Yes. In many deployments, Omada access points can continue to provide WiFi coverage while a captive portal gateway manages guest login, vouchers, access rules, and sessions.
Do I need to replace my Omada access points?
Not usually. If your Omada access points already provide good wireless coverage, a gateway-based captive portal can often be added as the guest access control layer.
Can I use WiFi vouchers with Omada access points?
Yes. A captive portal gateway can manage voucher-based access while Omada access points broadcast the guest WiFi network.
Can I offer paid WiFi on an Omada network?
Yes. Paid WiFi can be offered through voucher plans or captive portal access flows, depending on the gateway configuration and payment setup.
Can guest traffic be separated from the business network?
Yes. The network should be designed so guest traffic is separated from private systems and routed through the captive portal gateway where access rules can be applied.
Does this require VLAN configuration?
It depends on the network design. Some deployments are simple, while others use VLANs to separate guest, staff, and management traffic. The important point is that guest traffic should pass through the captive portal gateway.
Is WAVER an official TP-Link Omada product?
No. WAVER is not an official TP-Link or Omada product. It is a standalone captive portal gateway that can be deployed with Omada access points in suitable network designs.
Final Thoughts
TP-Link Omada access points can provide strong wireless coverage, but many businesses need more than a basic guest WiFi password.
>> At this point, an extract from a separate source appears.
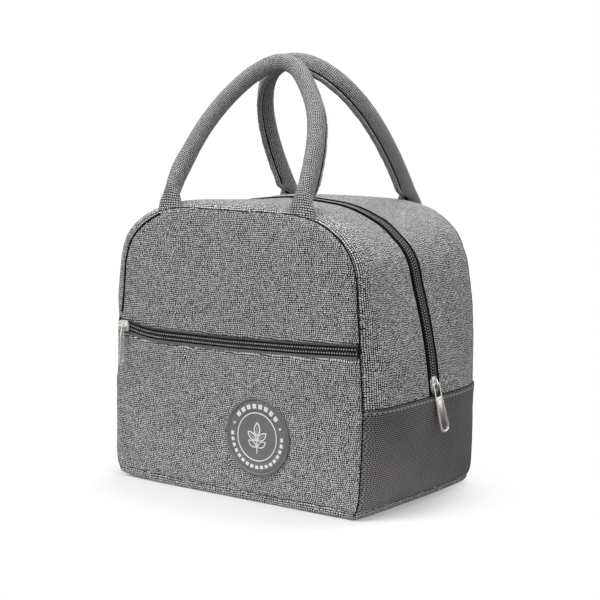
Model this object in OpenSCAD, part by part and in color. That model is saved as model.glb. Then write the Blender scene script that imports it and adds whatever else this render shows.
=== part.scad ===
// Soft insulated lunch bag: a padded fabric box with a zip that runs from one
// end, over the top, to the other end, a zipped front pocket, two rolled
// carrying handles, a stiffened floor and a round moulded badge.
// X runs along the front, Y towards the back, Z up; the origin is the middle
// of the underside, on the surface that the bag stands on.

/* [Body] */
// Widest width across the front seam, a third of the way up
body_w = 217.2; // [205:0.2:230]
// Width across the front seam at the floor
base_w = 211; // [203:0.2:217]
// Width across the front seam at two thirds of the height
shoulder_w = 207.5; // [200:0.1:214]
// Height of the top seam
body_h = 200; // [194:1:212]
// Depth from the front seam to the back seam
body_d = 148; // [136:1:160]
// Width of the rounded top corners
corner_w = 63.3; // [54:0.1:72]
// Height of the rounded top corners
corner_h = 44.7; // [38:0.1:50]
// Squareness of the top corners, 2 is an ellipse
corner_e = 2.3; // [2:0.1:3]
// How far the top and end strip swells out beyond the seams
side_bulge = 6; // [5.5:0.1:7]
// Extra belly of each end at the top of its dark patch
belly = 4.2; // [3:0.1:5]
// How far the front and back panels swell out beyond the seams
panel_bulge = 4.4; // [3:0.1:4.6]

/* [Layers] */
// Thickness of the outer fabric
fabric_t = 1; // [0.6:0.1:1]
// Thickness of the foam padding
foam_t = 4; // [3:0.1:4]
// Thickness of the wipe-clean liner
liner_t = 0.6; // [0.4:0.1:0.6]
// Thickness of the stiffening board in the floor
board_t = 2; // [1:0.1:2]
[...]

They need branded login pages, vouchers, paid access options, guest isolation, access rules, analytics, and a clear way to control guest traffic.
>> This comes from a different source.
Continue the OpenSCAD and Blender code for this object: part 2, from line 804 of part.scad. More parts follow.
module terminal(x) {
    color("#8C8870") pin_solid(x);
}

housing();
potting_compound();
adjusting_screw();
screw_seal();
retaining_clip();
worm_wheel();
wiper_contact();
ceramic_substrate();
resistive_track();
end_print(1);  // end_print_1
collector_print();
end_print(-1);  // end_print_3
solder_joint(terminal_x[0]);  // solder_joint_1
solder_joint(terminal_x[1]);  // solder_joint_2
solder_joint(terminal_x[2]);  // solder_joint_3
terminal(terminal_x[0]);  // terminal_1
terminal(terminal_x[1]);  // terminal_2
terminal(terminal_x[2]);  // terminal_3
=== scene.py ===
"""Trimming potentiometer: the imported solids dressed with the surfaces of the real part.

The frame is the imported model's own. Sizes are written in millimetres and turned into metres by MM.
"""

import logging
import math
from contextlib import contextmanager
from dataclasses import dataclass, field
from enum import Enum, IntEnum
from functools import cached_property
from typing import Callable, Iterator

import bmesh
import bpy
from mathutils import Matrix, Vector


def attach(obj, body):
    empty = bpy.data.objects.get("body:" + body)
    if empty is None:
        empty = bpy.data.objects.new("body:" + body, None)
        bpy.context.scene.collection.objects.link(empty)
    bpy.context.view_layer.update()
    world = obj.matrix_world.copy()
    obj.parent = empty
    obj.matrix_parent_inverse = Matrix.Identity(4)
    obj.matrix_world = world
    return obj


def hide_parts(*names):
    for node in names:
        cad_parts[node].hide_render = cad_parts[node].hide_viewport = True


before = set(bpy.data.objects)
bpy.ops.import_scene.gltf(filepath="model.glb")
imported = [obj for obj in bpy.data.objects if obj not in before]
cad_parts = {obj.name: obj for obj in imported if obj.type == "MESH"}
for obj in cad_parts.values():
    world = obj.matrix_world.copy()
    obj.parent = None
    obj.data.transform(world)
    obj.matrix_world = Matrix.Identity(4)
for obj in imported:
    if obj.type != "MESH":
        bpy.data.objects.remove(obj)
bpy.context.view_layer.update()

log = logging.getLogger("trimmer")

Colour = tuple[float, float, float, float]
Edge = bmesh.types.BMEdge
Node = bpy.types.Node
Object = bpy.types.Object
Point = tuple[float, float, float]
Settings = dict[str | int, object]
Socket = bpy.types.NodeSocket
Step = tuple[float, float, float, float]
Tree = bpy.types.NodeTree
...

A captive portal gateway for TP-Link Omada networks allows the business to keep Omada access points for coverage while adding gateway-based guest WiFi control.
WAVER provides standalone captive portal gateways that can be deployed with TP-Link Omada access points, helping hotels, restaurants, cafés, campsites, marinas, venues, and managed service providers control guest WiFi access without replacing the entire wireless infrastructure.